Down like downtown. I’m gonna whip it so hard..
Oh, I’m sorry. Getting to topic, I got an e-mail in my seldom-used and yet always-messy Yahoo! inbox a couple days ago. Usually the “official” mails are spammy, but this one was interesting. Obviously because it was the official announcement that GeoCities is dying.
I used to use GeoCities, or more like tried to use GeoCities. I remember setting up a site a time or two but truthfully the free options were just too limited. Even fairly recently, the storage space and design options were absolutely paltry in comparison to just about any other free hosting service.
But, on October 26th, say goodbye to another prominent icon of Web history. They’ve already stopped accepting new accounts. The pages on free accounts aren’t going to be archived by Yahoo!. GeoCities Plus accounts will be upgraded at the same price to Yahoo!’s Web Hosting.
The reason I’m bringing this up is that GeoCities really was a prominent hosting service. There’s literally tons upon tons of good information still stored on their free hosted sites. This was the era before blogging, and many people used these pages – even professionals in specific fields. There’s information, even if some of it may be old, that’s really valuable.
It’s also quite the nostalgia trip, in a different way than Internet Archive. Internet Archive separates the pages from the live web, but the sites still hosted are still breathing websites, even if they haven’t been updated in years.
All is not lost though: The Internet Archive has started a concentrated effort using their Wayback Machine to collect, archive, and index as many GeoCities sites as possible before they go offline. If you know of any sites you’d like to keep, check if they’re already indexed, and if not, enter their addresses via the Internet Archive’s GeoCities Special Collection page.
At least this was announced. Unlike some other company.. yes AOL Hometown, I’m looking at you.
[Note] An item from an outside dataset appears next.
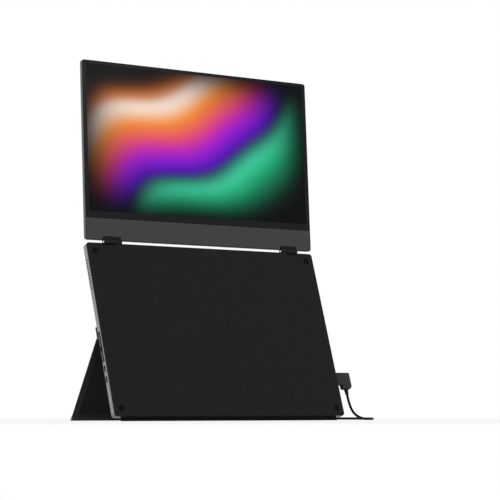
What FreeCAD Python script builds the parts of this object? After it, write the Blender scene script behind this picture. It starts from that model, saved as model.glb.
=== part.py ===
import FreeCAD, Part
import math
import os

# A folding second screen that stands behind a portable computer.
# A thin display panel is hinged to the top of a base panel. The base panel leans back on a
# stand plate that swings out of its rear, and holds the boards, the ports and the speakers.
# The table is z = 0. x runs to the right of someone who faces the picture and y away from them.
# Panel coordinates, used before a panel is stood up, are x, the depth behind the panel's front
# face and the height above its lower edge. All sizes are in millimetres and degrees.

# Sizes of both panels
PANEL_WIDTH = 356.0
PANEL_CORNER = 4.0

# Display panel
DISPLAY_HEIGHT = 235.6
DISPLAY_DEPTH = 7.0
DISPLAY_LEAN = 3.4
DISPLAY_BACK_ROUND = 2.4
DISPLAY_RIM = 0.9
DISPLAY_SIDE_WALL = 2.4
DISPLAY_BACK_WALL = 1.4
GLASS_THICKNESS = 1.0
GLASS_GAP = 0.15
CHIN_HEIGHT = 28.7
CELL_THICKNESS = 1.6
CELL_SIDE_GAP = 0.4
CELL_BELOW_CHIN_TOP = 1.0
BACKLIGHT_THICKNESS = 2.2
BACKLIGHT_EDGE = 1.0

# Base panel
BASE_HEIGHT = 234.0
BASE_DEPTH = 11.4
BASE_LEAN = 18.8
BASE_BACK_ROUND = 3.5
BASE_SIDE_WALL = 1.8
BASE_BACK_WALL = 1.6
COVER_THICKNESS = 1.6
COVER_LIP_THICKNESS = 1.0
COVER_LIP_DEPTH = 1.4
COVER_LIP_GAP = 0.15
END_CAP_HEIGHT = 12.5
SEAM_GAP = 0.3
TONGUE_WIDTH = 14.0
TONGUE_LENGTH = 8.0
TONGUE_THICKNESS = 1.6
TONGUE_PLACES = (-140.0, -50.0, 50.0, 140.0)
TABLE_CLEARANCE = 2.7

# Display hinge
HINGE_GAP = 3.6
HINGE_PROUD = 0.4
HINGE_FROM_END = 25.0
HINGE_WIDTH = 27.0
HINGE_NOTCH = 5.8
BARREL_RADIUS = 3.4
BARREL_RELIEF = 0.4
BARREL_SIDE_GAP = 0.5
BARREL_GAP = 0.3
BASE_BARREL_WIDTH = 15.0
HINGE_PIN_RADIUS = 1.5
PIN_RUNNING_GAP = 0.05
LEAF_THICKNESS = 1.2
LEAF_LENGTH = 22.0
LEAF_SCREWS = (10.0, 18.0)
LEAF_SLOT_GAP = 0.2
LEAF_COVER_GAP = 0.2
HINGE_COVER_GAP = 0.15

# Screws, bosses and boards
SCREW_SHANK = 0.95
SCREW_HEAD = 1.9
SCREW_HEAD_HEIGHT = 0.9
SCREW_HOLE = 1.1
SCREW_BITE = 1.6
BOSS_RADIUS = 2.6
BOARD_THICKNESS = 1.2
BOARD_CORNER = 1.5
BOARD_STANDOFF = 1.0
BOARD_SCREW_INSET = 4.0
CHIP_HEIGHT = 1.2
CHIP_SIZE = 9.0
MAIN_CHIPS = 5
PORT_CHIPS = 1
DISPLAY_CHIPS = 5
SLOT_ROUND_SHARE = 0.49
HEAD_CHAMFER = 0.3
PIN_CHAMFER = 0.3

# Boards in panel coordinates: the ends along x and the ends in height
MAIN_BOARD_WIDTH = 150.0
MAIN_BOARD_LOW = 34.0
MAIN_BOARD_TALL = 76.0
PORT_BOARD_INSET = 4.2
PORT_BOARD_WIDTH = 30.0
LEFT_BOARD_LOW = 38.0
LEFT_BOARD_TALL = 80.0
RIGHT_BOARD_LOW = 32.0
RIGHT_BOARD_TALL = 42.0
DISPLAY_BOARD_WIDTH = 150.0
DISPLAY_BOARD_LOW = 8.0
DISPLAY_BOARD_TALL = 17.0
DISPLAY_BOARD_STANDOFF = 0.6

# Ports, in the middle of the base panel's depth
PORT_DEPTH = 6.0
PORT_LENGTH = 9.0
PORT_THICKNESS = 3.2
PORT_WALL = 0.3
PORT_REACH = 7.4
PORT_INSET = 0.3
PORT_OPENING_GAP = 0.1
TONGUE_OF_PORT = 6.6
TONGUE_OF_PORT_THICKNESS = 0.7
TONGUE_OF_PORT_REACH = 5.0
LEFT_LOWER_PORT_HEIGHT = 50.0
LEFT_UPPER_PORT_HEIGHT = 64.0
RIGHT_PORT_HEIGHT = 52.0

# Keys on the left side
KEY_WIDTH = 3.2
KEY_PROUD = 0.5
KEY_GAP = 0.2
POWER_KEY_HEIGHT = 80.75
POWER_KEY_LENGTH = 13.5
ROCKER_HEIGHT = 103.3
ROCKER_LENGTH = 18.6
ROCKER_PIVOT_RADIUS = 0.5
ROCKER_PIVOT_GAP = 0.12
ROCKER_PIVOT_REACH = 1.2
ROCKER_BEARING_GAP = 0.2
ROCKER_BEARING_WIDTH = 1.0
ROCKER_BEARING_TALL = 2.8
KEY_FLANGE = 1.0
KEY_FLANGE_SIDE = 0.6
KEY_FACE_ROUND = 0.25
KEY_FLANGE_THICKNESS = 0.8
POWER_FLANGE_GAP = 0.1
ROCKER_FLANGE_GAP = 0.55
SWITCH_LENGTH = 5.0
SWITCH_REACH = 3.0
SWITCH_THICKNESS = 2.6
SWITCH_START = 4.4
PLUNGER_RADIUS = 0.8
PLUNGER_START = 3.7
ROCKER_SWITCH_OFFSET = 6.0

# Speakers
SPEAKER_BELOW_TOP = 22.0
SPEAKER_TALL = 47.0
SPEAKER_WIDTH = 17.0
SPEAKER_FRONT = 2.8
SPEAKER_CORNER = 2.5
SOUND_HOLE_RADIUS = 0.75
SOUND_HOLE_PITCH = 3.5
SOUND_HOLE_COUNT = 10
SOUND_HOLES_ABOVE_SPEAKER_END = 7.0
SOUND_HOLE_ROWS = (4.8, 7.6)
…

I think the plain and simple reason is it’s just not lucrative for Yahoo! to keep GeoCities running. With the Internet the way it is now, free blogging tools, social networking, image hosting sites, and the like, there’s not much reason to have this type of service anymore.
They’re too many other, better free tools out there for “web space” creation/sharing. I don’t think they should close it completely though, but I believe I understand why.
Hurry Internet Archive, hurry!
I bet the sites I made when I was a naive youngster still exist. Heck, I still remember what they look like. If I only remembered the addresses..I’d love to check them out again.
Actually, I just found one of them after logging in to GeoCities but it wasn’t the cool one. I checked the “Last Modified” date and it sits at May 12, 2007. Way more recent than I thought.
Gah my GeoCities website(s) is (are) long gone by now. I made them wayyyyy back, probably in ‘02 or ‘03. God knows what they were about, haha. I think one was about a Ghost Recon clan I made.
Try archive.org if you haven’t already. They might have been snatched up; chances are against it though.
I’d love to see it so I can laugh…feel better about myself… no, actually that’s pretty much it.